The 25th anniversary of Invention & Technology (from American Heritage) is marked by a list of the “top twenty five revolutionary inventions in the United States.” At least that is how it’s reported by IT economist (and sometime historian) Shane Greenstein in his blog, Virulent Word of Mouse. (I was unable to find the article for free on the website.)

According to Shane, the top 25 list includes:

  • For communications they list two, voice over radio and FM.
  • For Electronics the magazine lists the transistor, the laser, flat-panel TV and charge-coupled devices.
  • For computers the editors list COBOL, video games, and social networking.

He wants to replace the communications entries with cellphones and the commercial Internet. For computers, he suggests the IBM S/360 trumps Cobol or at least social networking.

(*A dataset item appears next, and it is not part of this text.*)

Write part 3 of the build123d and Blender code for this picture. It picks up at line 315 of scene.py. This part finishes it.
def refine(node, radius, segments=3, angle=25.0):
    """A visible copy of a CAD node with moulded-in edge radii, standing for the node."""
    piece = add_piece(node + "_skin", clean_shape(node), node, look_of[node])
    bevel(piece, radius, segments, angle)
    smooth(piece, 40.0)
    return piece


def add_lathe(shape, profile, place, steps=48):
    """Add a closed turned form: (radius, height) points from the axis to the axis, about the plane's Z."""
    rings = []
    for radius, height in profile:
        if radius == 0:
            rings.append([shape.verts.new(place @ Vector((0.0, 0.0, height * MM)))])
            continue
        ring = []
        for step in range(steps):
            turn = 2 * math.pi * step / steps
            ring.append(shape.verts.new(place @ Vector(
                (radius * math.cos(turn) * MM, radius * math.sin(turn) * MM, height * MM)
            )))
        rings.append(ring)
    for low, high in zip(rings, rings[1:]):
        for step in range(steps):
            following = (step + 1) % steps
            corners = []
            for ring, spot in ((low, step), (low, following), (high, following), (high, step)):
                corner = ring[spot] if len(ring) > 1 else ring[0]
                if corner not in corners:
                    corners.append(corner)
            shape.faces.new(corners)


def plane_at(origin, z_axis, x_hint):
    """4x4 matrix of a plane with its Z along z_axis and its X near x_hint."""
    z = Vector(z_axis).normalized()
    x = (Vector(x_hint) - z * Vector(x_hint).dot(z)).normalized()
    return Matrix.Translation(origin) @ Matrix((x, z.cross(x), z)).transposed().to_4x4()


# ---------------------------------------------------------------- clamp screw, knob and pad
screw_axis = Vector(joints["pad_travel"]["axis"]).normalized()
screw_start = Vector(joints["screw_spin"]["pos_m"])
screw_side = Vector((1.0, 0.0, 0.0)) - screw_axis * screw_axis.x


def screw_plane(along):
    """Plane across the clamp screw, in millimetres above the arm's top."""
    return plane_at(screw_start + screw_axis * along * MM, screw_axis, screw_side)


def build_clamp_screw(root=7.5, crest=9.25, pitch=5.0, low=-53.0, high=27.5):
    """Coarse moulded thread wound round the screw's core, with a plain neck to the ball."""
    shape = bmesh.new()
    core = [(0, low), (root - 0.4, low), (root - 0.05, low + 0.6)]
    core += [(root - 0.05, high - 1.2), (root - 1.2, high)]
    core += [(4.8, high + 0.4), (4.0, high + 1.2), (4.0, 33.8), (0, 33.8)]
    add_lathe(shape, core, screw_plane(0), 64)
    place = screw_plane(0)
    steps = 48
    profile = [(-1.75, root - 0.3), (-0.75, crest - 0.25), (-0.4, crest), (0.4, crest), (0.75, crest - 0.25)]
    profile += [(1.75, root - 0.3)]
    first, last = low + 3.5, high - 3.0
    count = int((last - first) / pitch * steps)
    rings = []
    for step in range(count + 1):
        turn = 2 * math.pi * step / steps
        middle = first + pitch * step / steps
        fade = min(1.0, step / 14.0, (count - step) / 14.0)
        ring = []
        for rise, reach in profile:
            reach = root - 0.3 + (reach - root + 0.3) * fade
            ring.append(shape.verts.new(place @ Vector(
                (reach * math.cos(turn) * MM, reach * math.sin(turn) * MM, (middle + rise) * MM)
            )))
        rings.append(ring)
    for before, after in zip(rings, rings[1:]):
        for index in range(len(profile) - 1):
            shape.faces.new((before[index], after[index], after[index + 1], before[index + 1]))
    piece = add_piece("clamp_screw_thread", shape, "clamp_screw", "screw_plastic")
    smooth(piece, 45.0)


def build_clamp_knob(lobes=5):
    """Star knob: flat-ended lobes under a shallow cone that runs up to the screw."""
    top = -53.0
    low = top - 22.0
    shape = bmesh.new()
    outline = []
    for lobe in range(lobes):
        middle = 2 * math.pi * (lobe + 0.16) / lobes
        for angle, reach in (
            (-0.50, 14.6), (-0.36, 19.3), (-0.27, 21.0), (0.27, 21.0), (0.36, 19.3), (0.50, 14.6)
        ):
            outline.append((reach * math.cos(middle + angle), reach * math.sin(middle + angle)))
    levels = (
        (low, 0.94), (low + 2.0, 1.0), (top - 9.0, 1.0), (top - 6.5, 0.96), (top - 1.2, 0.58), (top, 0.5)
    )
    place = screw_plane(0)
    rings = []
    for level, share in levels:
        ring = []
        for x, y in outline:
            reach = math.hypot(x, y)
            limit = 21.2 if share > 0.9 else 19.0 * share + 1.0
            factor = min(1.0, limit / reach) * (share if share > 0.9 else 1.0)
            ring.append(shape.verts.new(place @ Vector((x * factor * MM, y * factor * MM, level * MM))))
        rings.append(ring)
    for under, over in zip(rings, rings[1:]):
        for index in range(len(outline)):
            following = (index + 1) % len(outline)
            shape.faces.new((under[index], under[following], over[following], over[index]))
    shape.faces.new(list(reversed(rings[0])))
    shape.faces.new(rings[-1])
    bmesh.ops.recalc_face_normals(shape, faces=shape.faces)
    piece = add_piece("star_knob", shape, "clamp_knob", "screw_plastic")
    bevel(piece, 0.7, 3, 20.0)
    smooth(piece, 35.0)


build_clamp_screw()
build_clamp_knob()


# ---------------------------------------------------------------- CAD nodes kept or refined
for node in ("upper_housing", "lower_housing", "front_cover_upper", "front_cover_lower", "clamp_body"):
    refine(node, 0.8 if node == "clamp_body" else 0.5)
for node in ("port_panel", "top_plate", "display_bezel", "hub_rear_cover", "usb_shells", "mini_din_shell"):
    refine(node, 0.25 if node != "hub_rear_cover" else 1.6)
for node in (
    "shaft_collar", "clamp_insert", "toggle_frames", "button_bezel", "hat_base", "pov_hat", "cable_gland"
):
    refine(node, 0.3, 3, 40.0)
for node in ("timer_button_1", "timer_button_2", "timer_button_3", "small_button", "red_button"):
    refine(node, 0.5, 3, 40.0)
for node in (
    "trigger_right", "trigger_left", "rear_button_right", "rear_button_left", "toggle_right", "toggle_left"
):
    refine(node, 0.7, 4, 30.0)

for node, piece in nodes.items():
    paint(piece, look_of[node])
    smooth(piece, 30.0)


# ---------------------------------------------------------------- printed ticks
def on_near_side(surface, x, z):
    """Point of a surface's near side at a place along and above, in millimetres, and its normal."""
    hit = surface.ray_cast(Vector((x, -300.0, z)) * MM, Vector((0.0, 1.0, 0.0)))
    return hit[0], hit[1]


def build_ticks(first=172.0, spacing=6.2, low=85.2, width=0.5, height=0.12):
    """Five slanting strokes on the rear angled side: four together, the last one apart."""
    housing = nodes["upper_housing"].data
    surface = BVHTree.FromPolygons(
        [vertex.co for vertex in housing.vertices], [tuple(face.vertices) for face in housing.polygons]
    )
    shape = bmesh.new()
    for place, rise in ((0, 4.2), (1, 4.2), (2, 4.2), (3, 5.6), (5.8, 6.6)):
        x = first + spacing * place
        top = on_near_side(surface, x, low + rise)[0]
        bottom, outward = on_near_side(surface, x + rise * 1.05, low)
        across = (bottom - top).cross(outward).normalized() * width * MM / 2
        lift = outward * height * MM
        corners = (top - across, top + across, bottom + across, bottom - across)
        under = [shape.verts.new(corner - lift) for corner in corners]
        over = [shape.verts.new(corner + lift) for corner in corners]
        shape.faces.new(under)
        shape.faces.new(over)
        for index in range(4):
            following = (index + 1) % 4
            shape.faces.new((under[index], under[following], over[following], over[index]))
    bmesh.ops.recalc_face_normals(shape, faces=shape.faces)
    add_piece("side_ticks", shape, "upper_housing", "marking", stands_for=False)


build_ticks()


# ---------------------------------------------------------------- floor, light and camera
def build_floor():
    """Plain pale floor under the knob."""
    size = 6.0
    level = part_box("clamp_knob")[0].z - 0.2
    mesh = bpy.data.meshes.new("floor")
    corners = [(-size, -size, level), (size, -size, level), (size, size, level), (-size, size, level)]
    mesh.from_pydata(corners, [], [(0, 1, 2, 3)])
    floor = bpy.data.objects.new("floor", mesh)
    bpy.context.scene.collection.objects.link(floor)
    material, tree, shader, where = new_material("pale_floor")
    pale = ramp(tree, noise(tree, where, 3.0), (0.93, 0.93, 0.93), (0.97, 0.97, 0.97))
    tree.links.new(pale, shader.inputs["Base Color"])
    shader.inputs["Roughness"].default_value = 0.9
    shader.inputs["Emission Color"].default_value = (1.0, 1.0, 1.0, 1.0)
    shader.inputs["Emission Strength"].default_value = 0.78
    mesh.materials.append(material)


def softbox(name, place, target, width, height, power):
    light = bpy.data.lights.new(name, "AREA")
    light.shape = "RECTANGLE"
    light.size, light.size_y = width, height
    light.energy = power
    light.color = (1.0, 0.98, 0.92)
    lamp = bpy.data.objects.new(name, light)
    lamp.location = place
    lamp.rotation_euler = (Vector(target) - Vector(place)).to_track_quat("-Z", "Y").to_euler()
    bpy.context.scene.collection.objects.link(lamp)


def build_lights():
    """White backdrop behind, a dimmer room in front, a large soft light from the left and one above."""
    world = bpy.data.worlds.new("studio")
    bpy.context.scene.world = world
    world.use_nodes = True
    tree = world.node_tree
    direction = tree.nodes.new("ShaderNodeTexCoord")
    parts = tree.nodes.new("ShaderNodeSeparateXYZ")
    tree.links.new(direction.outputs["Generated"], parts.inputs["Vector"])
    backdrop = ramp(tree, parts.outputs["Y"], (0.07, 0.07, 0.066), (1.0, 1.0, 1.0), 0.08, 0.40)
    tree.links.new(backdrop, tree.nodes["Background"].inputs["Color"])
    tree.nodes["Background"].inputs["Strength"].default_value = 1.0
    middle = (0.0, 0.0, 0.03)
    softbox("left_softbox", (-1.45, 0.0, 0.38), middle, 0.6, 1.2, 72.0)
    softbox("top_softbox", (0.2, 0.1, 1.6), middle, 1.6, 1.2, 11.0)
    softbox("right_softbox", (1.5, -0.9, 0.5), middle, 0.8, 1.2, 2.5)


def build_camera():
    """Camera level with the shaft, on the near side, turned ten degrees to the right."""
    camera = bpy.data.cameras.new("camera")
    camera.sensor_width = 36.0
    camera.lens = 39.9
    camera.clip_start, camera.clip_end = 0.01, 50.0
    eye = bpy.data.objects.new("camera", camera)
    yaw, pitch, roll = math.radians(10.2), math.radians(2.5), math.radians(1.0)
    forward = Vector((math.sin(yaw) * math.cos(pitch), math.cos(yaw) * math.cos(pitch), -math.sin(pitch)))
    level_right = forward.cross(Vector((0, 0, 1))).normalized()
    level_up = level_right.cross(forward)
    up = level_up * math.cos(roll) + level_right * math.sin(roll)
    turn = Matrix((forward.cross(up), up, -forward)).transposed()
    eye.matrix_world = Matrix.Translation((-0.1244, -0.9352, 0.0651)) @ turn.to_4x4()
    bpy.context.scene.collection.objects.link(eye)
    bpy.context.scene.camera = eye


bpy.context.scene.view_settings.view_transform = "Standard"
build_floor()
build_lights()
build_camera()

These debates are inherently unwinnable, but let me offer my two cents. Certainly some higher level language belongs on the list — Cobol has the advantage of being the first major one and the one that effectively invents the idea of software.

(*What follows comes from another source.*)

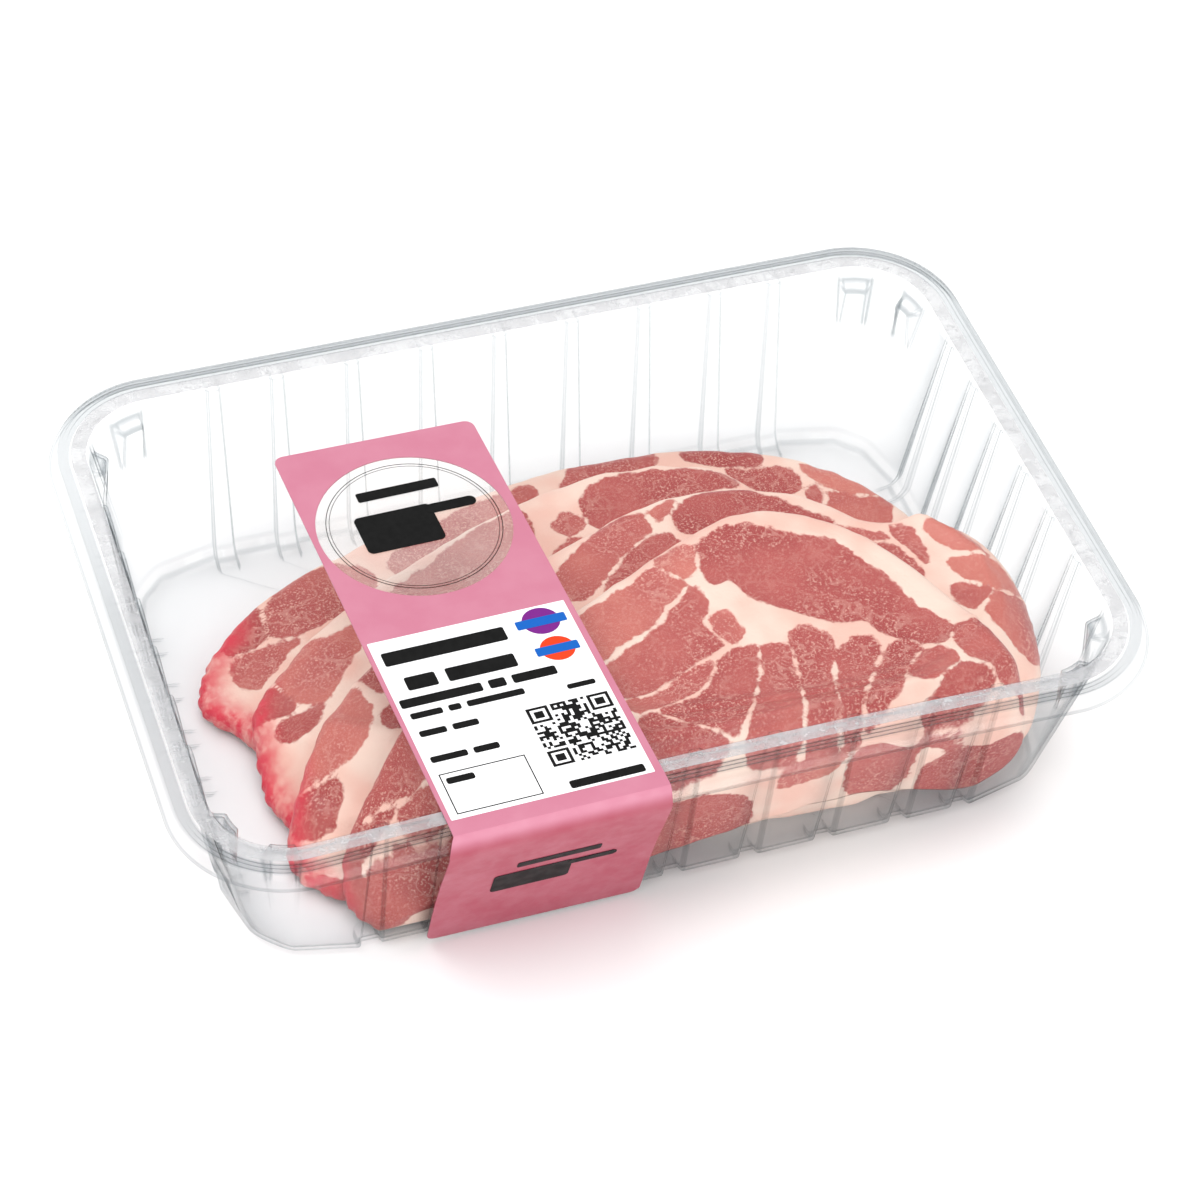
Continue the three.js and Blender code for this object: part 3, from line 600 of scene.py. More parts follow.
def closed_curve(corners, count):
    """Evenly spaced points on the centripetal curve through the corners."""
    corners = np.array(corners, float)
    dense = []
    for i in range(len(corners)):
        p0, p1, p2, p3 = (corners[(i + k - 1) % len(corners)] for k in range(4))
        t0 = 0.0
        t1 = t0 + math.dist(p0, p1) ** 0.5
        t2 = t1 + math.dist(p1, p2) ** 0.5
        t3 = t2 + math.dist(p2, p3) ** 0.5
        t = np.linspace(t1, t2, 40, endpoint=False)[:, None]
        a1 = mix(p0, p1, (t - t0) / (t1 - t0))
        a2 = mix(p1, p2, (t - t1) / (t2 - t1))
        a3 = mix(p2, p3, (t - t2) / (t3 - t2))
        b1 = mix(a1, a2, (t - t0) / (t2 - t0))
        b2 = mix(a2, a3, (t - t1) / (t3 - t1))
        dense.append(mix(b1, b2, (t - t1) / (t2 - t1)))
    dense = np.concatenate(dense)
    steps = np.hypot(*(np.roll(dense, -1, 0) - dense).T)
    along = np.concatenate([[0], np.cumsum(steps)])
    wanted = np.linspace(0, along[-1], count, endpoint=False)
    loop = np.concatenate([dense, dense[:1]])
    return np.stack([np.interp(wanted, along, loop[:, k]) for k in (0, 1)], 1)


def height_at(heights, x, y):
    u = np.clip((x + GRID_X) / GRID_STEP, 0, COLUMNS - 1.001)
    v = np.clip((y + GRID_Y) / GRID_STEP, 0, ROWS - 1.001)
    c, r = u.astype(int), v.astype(int)
    low = mix(heights[r, c], heights[r, c + 1], u - c)
    high = mix(heights[r + 1, c], heights[r + 1, c + 1], u - c)
    return mix(low, high, v - r)


def drape(heights, slope):
    """A soft slice comes down from each height no steeper than the slope."""
    reach = int(math.ceil(heights.max() / slope / GRID_STEP))
    wide = np.pad(heights, reach)
    out = np.zeros_like(heights)
    for dr in range(-reach, reach + 1):
        for dc in range(-reach, reach + 1):
            fall = slope * GRID_STEP * math.hypot(dr, dc)
            if fall < heights.max():
                shifted = wide[reach + dr:reach + dr + ROWS, reach + dc:reach + dc + COLUMNS]
                np.maximum(out, shifted - fall, out=out)
    return out


def blur(heights, passes):
    for _ in range(passes):
        wide = np.pad(heights, 1, mode="edge")
        rows = (wide[:-2] + wide[1:-1] + wide[2:]) / 3
        heights = (rows[:, :-2] + rows[:, 1:-1] + rows[:, 2:]) / 3
    return heights


def inside_wall(x, y, z):
    """Keeps points clear of the tray's inner wall."""
    depth = mix(GROOVE_FOOT[1], GROOVE_TOP[1], np.clip(z / HEIGHT, 0, 1))
    room = wall_radius(np.maximum(z - SHEET, 0)) - SHEET - depth - WALL_CLEARANCE
    dx = np.maximum(abs(x) - CORNER_X, 0)
    dy = np.maximum(abs(y) - CORNER_Y, 0)
    bow = np.where(y < 0, front_bow(x, z), 0)
    out = np.hypot(dx, dy)
    run = np.minimum(np.clip((abs(x) - CORNER_X) / CORNER_RUN + 1, 0, 1),
                     np.clip((abs(y) - CORNER_Y) / CORNER_RUN + 1, 0, 1))
    limit = room - bow - corner_taper(np.arctan2(dy, dx), z) * run
    keep = np.where(out > limit, limit / np.maximum(out, 1e-6), 1)
    return (np.sign(x) * (np.minimum(abs(x), CORNER_X) + dx * keep),
            np.sign(y) * (np.minimum(abs(y), CORNER_Y) + dy * keep))


def ripple(x, y, size, seed):
    """Smooth noise over the plan, about -1 to 1."""
    flat = [noise.noise(Vector((a / size, b / size, seed))) for a, b in zip(x.ravel(), y.ravel())]
    return np.array(flat).reshape(x.shape)


def inside_outline(x, y, loop):
    """How far each point lies inside a closed line, in millimetres, and below 0 outside it."""
    nearest = np.full(x.shape, np.inf)
    inner = np.zeros(x.shape, bool)
    for (ax, ay), (bx, by) in zip(loop, np.roll(loop, -1, 0)):
        dx, dy = bx - ax, by - ay
        along = np.clip(((x - ax) * dx + (y - ay) * dy) / max(dx * dx + dy * dy, 1e-9), 0, 1)
        nearest = np.minimum(nearest, np.hypot(x - ax - along * dx, y - ay - along * dy))
        if ay != by:
            crosses = (ay > y) != (by > y)
            inner ^= crosses & (x < ax + (y - ay) * dx / dy)
    return np.where(inner, nearest, -nearest)


def lean_field(x, y, muscles):
    """How deep each point lies in a muscle, below 0 in fat, and how dark that muscle is. Muscles
    swell towards their neighbours up to a thin seam."""
    deep = np.full(x.shape, -FIELD_REACH)
    second = deep.copy()
    tone = np.full(x.shape, 0.5)
    for darkness, outline in muscles:
        loop = closed_curve(outline, 6 * len(outline))
        low, high = loop.min(0) - FIELD_REACH, loop.max(0) + FIELD_REACH
        near = (x > low[0]) & (x < high[0]) & (y > low[1]) & (y < high[1])
        depth = np.full(x.shape, -FIELD_REACH)
        depth[near] = inside_outline(x[near], y[near], loop)
        tone = np.where(depth > deep, darkness, tone)
        second = np.maximum(second, np.minimum(deep, depth))
        deep = np.maximum(deep, depth)
    return np.minimum(deep + MUSCLE_SWELL, (deep - second) / 2 - SEAM_HALF), tone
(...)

While I like the idea of the S/360, I don’t see how a list could omit the microprocessor. Perhaps there’s a little bias here: Shane has spent part of his research career studying the S/360 and the Internet, while mine has more focused on the PC (as did my industry career.)

Still, the microprocessor shifted computers from multi-million-dollar room-sized behemoths to ubiquitous devices embedded in cars and TVs and even light switches. When I learned Fortran I had to beg time every other week on an aerospace company’s IBM 1130. Today our household owns several dozen devices that are more powerful than the 32kb 1130 — a dozen PCs (most of them unused), a variety of cellphones, PDAs and of course the computers in our autos.

In another 20 years, the S/360 and Cobol will be footnotes in history, but we’ll still have some form of microprocessor. I’m guessing the processor in my refrigerator or perhaps my lightswitch will outclass today’s smartphone, but it will still be a microprocessor.

PS: Thanks to Jeffery Stein and Paul Ceruzzi for letting me join the blogging team here at the IT History Society.